This month, we join the National Park Service and park partners around the country to celebrate Women’s History Month. Your OBX National Parks are the birthplaces of legacies that have allowed women to do what was once thought to be impossible. Your park staff work diligently to ensure these stories are preserved and shared with generations to come. 

Ranger Ashley from Wright Brothers National Memorial recently had the opportunity to interview Dorothy Cochrane, curator of the National Air and Space Museum, Smithsonian Institution, about the Women Airforce Service Pilots (WASPs) who served on the American home front during World War II. Below is an edited transcript of their interview. You can watch the full interview on the Wright Brothers National Memorial Facebook page.
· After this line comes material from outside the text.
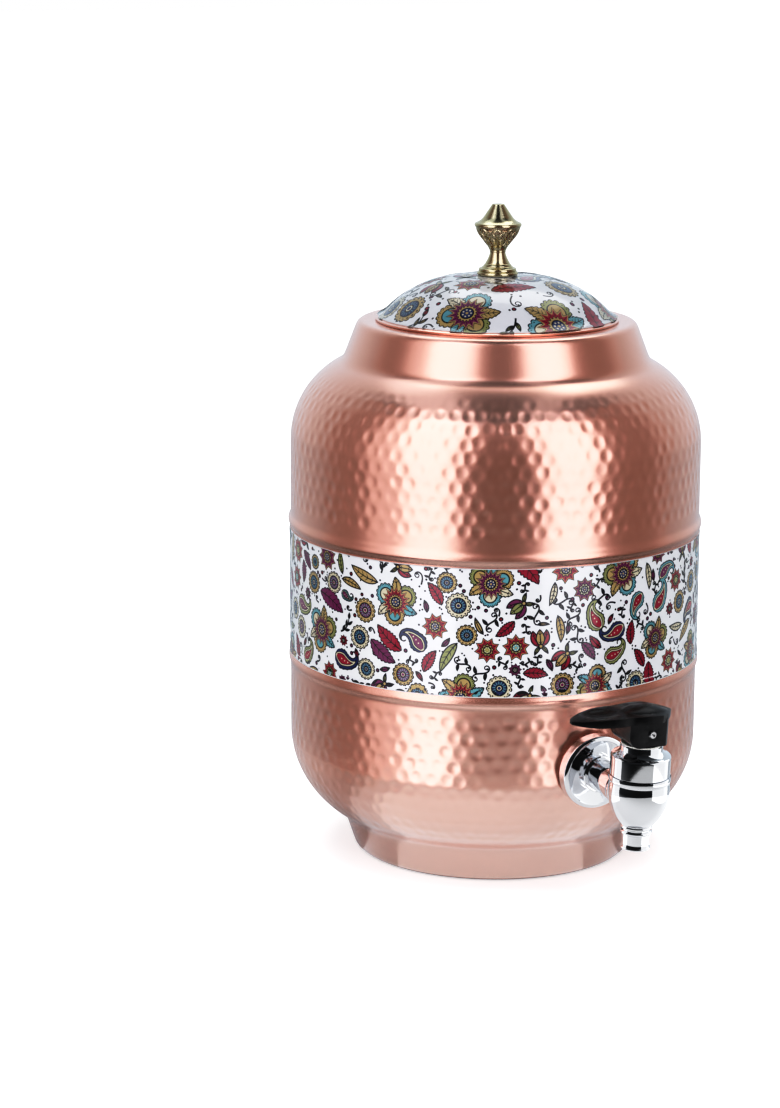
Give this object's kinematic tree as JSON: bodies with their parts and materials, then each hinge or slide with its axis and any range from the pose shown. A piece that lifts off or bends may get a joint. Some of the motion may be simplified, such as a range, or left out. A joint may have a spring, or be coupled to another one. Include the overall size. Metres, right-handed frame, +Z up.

Ranger Ashley: Could you give us a brief overview of what the WASP program was and how it got started?

Six Women Air Force Service Pilots (WASPs) sitting in a group talking.

Dorothy Cochrane: “WASP” stands for “Women Air Force Service Pilots.”  These were civilian women who were allowed to fly military aircraft on the domestic home front during World War II. In a nutshell, the idea was because so many male pilots were headed off to war in both the European and Pacific theaters, there needed to be more pilots available at home to move aircraft around the country, either from manufacturers to bases or ports of demarcation to go overseas. The initial idea was to have a group of women who could fly airplanes on the domestic front.

 

How were the women selected for this program? What was their drive and motivation to participate?

There were a couple of 100 women who had their pilot’s licenses prior to World War II, certainly in the 1920s and 30s. There were some famous women like Amelia Earhart and Louise Thaden. But there was also Jacqueline “Jackie” Cochran, who was a very famous racing pilot from the era, and Nancy Love, who was also a very well known racing pilot.

…These two women were really interested in the idea of having women fly on the domestic front and giving women the opportunity to join in the support for the military and the support for the war. So the women wanted to help, they wanted to serve, they wanted to do something. Lots of women went to factories, but there was a group of women who really wanted to fly for their country.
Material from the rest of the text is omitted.